Впрочем, выговаривать мне начальник не стал.
— Мне кажется, разгадка в этом. Я тут в Москве по своим каналам это попробую пробить, а ты там копай… Нужно во что бы то ни стало узнать причину визита столь высокого гостя из столицы в захолустье — и без всяких гастролей. Не отдыхать же он туда приехал? Что там такого интересного в окрестностях имеется?
— Абсолютно ничего. Обычный молодой рабочий городок. Из всех достопримечательностей только ГЭС. И то, далеко не самая большая в Союзе. Среднего пошиба, так сказать.

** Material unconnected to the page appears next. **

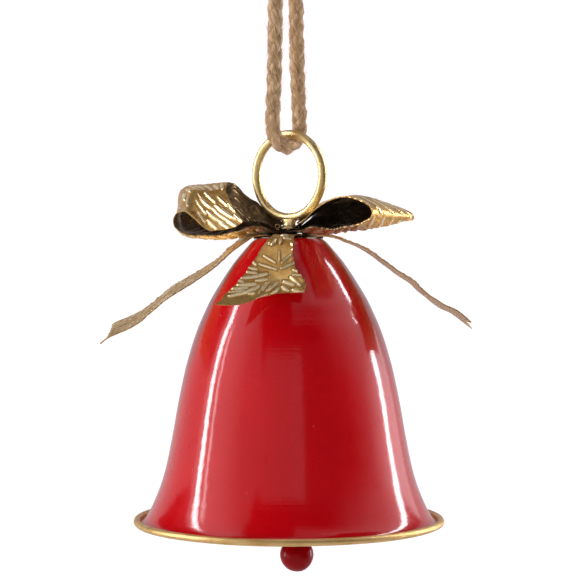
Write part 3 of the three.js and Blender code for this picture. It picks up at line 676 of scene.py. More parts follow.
def foil(name, rows, ns, nv, pattern, body, nodes, thick=0.30, flip=False, coords=None, holes=None, edge=0.05, seed=1, wrinkle=0.12,
         extra=None, material=None, crease_rows=(), crease_col=None, col_strength=None, rough_edge=None, press=1.0, shade_to=0.0, back=1.0, under_shade=None):
    """A thin metal strip through rows of control points, pressed with a pattern on its outer side.
    Rows run along the strip; each row holds the same number of points across it. The strip's near end, a stretch of its
    lower run and its back face can be marked for painted shade."""
    rows = np.asarray(rows, float)
    m = rows.shape[1]
    fine = np.linspace(0, len(rows) - 1, ns * 3)

    def along(t):
        smooth_ = catmull(rows, t)
        w = np.zeros_like(t)
        for k in crease_rows:
            w = np.maximum(w, np.clip(1.0 - np.abs(t - k), 0, 1) ** 0.5)
        i = np.clip(np.floor(t).astype(int), 0, len(rows) - 2)
        f = (t - i)[:, None, None]
        straight = rows[i] * (1 - f) + rows[i + 1] * f
        w = w[:, None, None]
        return straight * w + smooth_ * (1 - w)

    across = along(fine)
    # even out the rows along the strip
    acc = np.zeros(len(fine))
    for k, share in ((0, 0.25), (m // 2, 0.5), (m - 1, 0.25)):
        acc[1:] += share * np.cumsum(np.linalg.norm(np.diff(across[:, k], axis=0), axis=1))
    te = np.interp(np.linspace(0, acc[-1], ns), acc, fine)
    across = along(te)
    s1 = np.linspace(0, acc[-1], ns)
    u = np.linspace(0, m - 1, nv)
    ragged = np.zeros(ns) if rough_edge is None else rough_edge(s1)
    lo = edge * (0.5 + 0.5 * np.abs(np.sin(np.pi * s1 / 2.7 + seed))) + 0.5 * edge * (1 + noise1(s1 / 3.1, seed)) + ragged * (0.5 + 0.5 * noise1(s1 / 1.9, seed + 2))
    hi = edge * (0.5 + 0.5 * np.abs(np.sin(np.pi * s1 / 2.7 + seed + 1.3))) + 0.5 * edge * (1 + noise1(s1 / 3.1, seed + 5)) + 0.5 * ragged * (0.5 + 0.5 * noise1(s1 / 2.3, seed + 7))
    uu = lo[:, None] * (m - 1) / 2 + u[None, :] / (m - 1) * ((m - 1) - (lo + hi)[:, None] * (m - 1) / 2)
    cols = np.swapaxes(across, 0, 1)                                # m, ns, 3
    i = np.clip(np.floor(uu).astype(int), 0, m - 2)
    f = (uu - i)[..., None]
    idx = np.arange(ns)[:, None]
    pa, pb, pc, pd = cols[np.maximum(i - 1, 0), idx], cols[i, idx], cols[i + 1, idx], cols[np.minimum(i + 2, m - 1), idx]
    grid = 0.5 * (2 * pb + (pc - pa) * f + (2 * pa - 5 * pb + 4 * pc - pd) * f ** 2 + (3 * pb - pa - 3 * pc + pd) * f ** 3)
    if crease_col is not None:
        strength = np.interp(te, np.arange(len(rows)), col_strength)
        w = (np.clip(1.0 - np.abs(uu - crease_col), 0, 1) ** 0.5 * strength[:, None])[..., None]
        grid = grid * (1 - w) + (pb * (1 - f) + pc * f) * w
    for _ in range(2):
        grid[1:-1] = 0.25 * grid[:-2] + 0.5 * grid[1:-1] + 0.25 * grid[2:]
        grid[:, 1:-1] = 0.25 * grid[:, :-2] + 0.5 * grid[:, 1:-1] + 0.25 * grid[:, 2:]
    width = np.concatenate([np.zeros((ns, 1)), np.cumsum(np.linalg.norm(np.diff(grid, axis=1), axis=2), axis=1)], axis=1)
    vv = width - width[:, -1:] / 2
    ss = np.broadcast_to(s1[:, None], vv.shape)
    if coords is not None:
        ss, vv = coords(grid, ss, vv)
    du = np.gradient(grid, axis=0)
    dv = np.gradient(grid, axis=1)
    nrm = np.cross(du, dv)
    nrm /= np.maximum(np.linalg.norm(nrm, axis=2), 1e-9)[..., None]
    if flip:
        nrm = -nrm
    strokes = pattern(s1[-1]) if callable(pattern) else pattern
    h = stroke_height(ss.copy(), vv.copy(), strokes) * press
    # the strip is hand bent: shallow wrinkles through both faces
    wr = wrinkle * (noise2(ss / 6.0 + seed, vv / 5.0 + 3, seed) + 0.5 * noise2(ss / 2.6, vv / 2.2, seed + 1))
    if extra is not None:
        wr = wr + extra(ss, vv)
    edge_d = np.minimum(width, width[:, -1:] - width)
    burr = 0.14 * np.exp(-(edge_d / 0.45) ** 2)
    mid_surface = grid + nrm * wr[..., None]
    outer_ = mid_surface + nrm * (thick / 2 + h + burr)[..., None]
    inner_ = mid_surface + nrm * (-thick / 2 + 0.25 * h)[..., None]
    top, bot = outer_.reshape(-1, 3), inner_.reshape(-1, 3)
    n = ns * nv
    faces_top = grid_faces(ns, nv)
    keep = np.ones(len(faces_top), bool)
    if holes is not None:
        c = grid.reshape(-1, 3)[faces_top].mean(1)
        keep = ~holes(c)
    ft = faces_top[keep]
    fb = ft[:, ::-1] + n
    e = np.concatenate([ft[:, [0, 1]], ft[:, [1, 2]], ft[:, [2, 3]], ft[:, [3, 0]]])
    key = np.sort(e, 1)
    _, inv, cnt = np.unique(key[:, 0] * (n + 1) + key[:, 1], return_inverse=True, return_counts=True)
    border = e[cnt[inv] == 1]
    fr_ = np.stack([border[:, 1], border[:, 0], border[:, 0] + n, border[:, 1] + n], 1)
    verts = np.vstack([top, bot])
    used = np.unique(np.concatenate([ft.ravel(), fb.ravel()]))
    remap = np.full(2 * n, -1)
    remap[used] = np.arange(len(used))
    verts = verts[used]
    fs = [remap[x] for x in (ft, fb, fr_)]
    # u marks painted shade (the strip's back face, the left loop's near end and the lower runs), v how high a vertex is
    # pressed, which carries the painted ridge highlight
    front = np.broadcast_to(np.clip((shade_to - te) * 4.0 + 0.5, 0, 1)[:, None] * (shade_to > 0), vv.shape)
    if under_shade is not None:
        low = np.clip((te - under_shade[0]) * 1.2, 0, 1) * np.clip((under_shade[1] - te) * 1.2, 0, 1)
        front = np.maximum(front, 0.5 * low[:, None] * np.ones_like(vv))
    uv = np.stack([np.concatenate([front.ravel(), np.full(n, back)]), np.concatenate([(h / 0.45).ravel(), np.zeros(n)])], 1)[used]
    vol = 0.0
    for x in fs:
        p = verts[x[:, 0]]
        for k in (1, 2):
            vol += np.einsum("ij,ij->i", p, np.cross(verts[x[:, k]], verts[x[:, k + 1]])).sum()
    if vol < 0:
        fs = [x[:, ::-1] for x in fs]
    return finish_piece(name, verts, fs, material or MAT_BOW, body, nodes, uv, smooth=[True, True, False])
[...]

— Мда-а… Задачка. Ладно, благодарю за службу, Андрей Григорьевич. Работай дальше. Завтра доложишь. Я тут немного разгребусь и скоро к вам приеду. Этапировать Березова в Москву пока не будем. Можно, конечно, на этом дело Дицони закрыть, но уж хочется довести все до ума. Пока предъявить тренеру мы можем только два эпизода: Дицони и Слободчука. Чую, что остальные убийства — тоже его рук дело. Почерк так просто никуда не денешь.
Я бродил по ленинской комнате взад и вперед, словно зверь в клетке, и поглядывал в распахнутое окно.
— Что-ты мельтешишь, Андрюха? — Погодин развалился на потрескавшемся кресле из кожзама и дул на горячую кружку.
— Понимаешь, Федя, не дает мне покоя одна мысль, — задумчиво пробормотал я, меряя кабинет шагами. — Что общего между всеми убитыми, кроме порезов на животе? Ну ладно, адвокат и артист — их Березов винит в смерти дочери. Хотя сам этого не говорит. А остальные?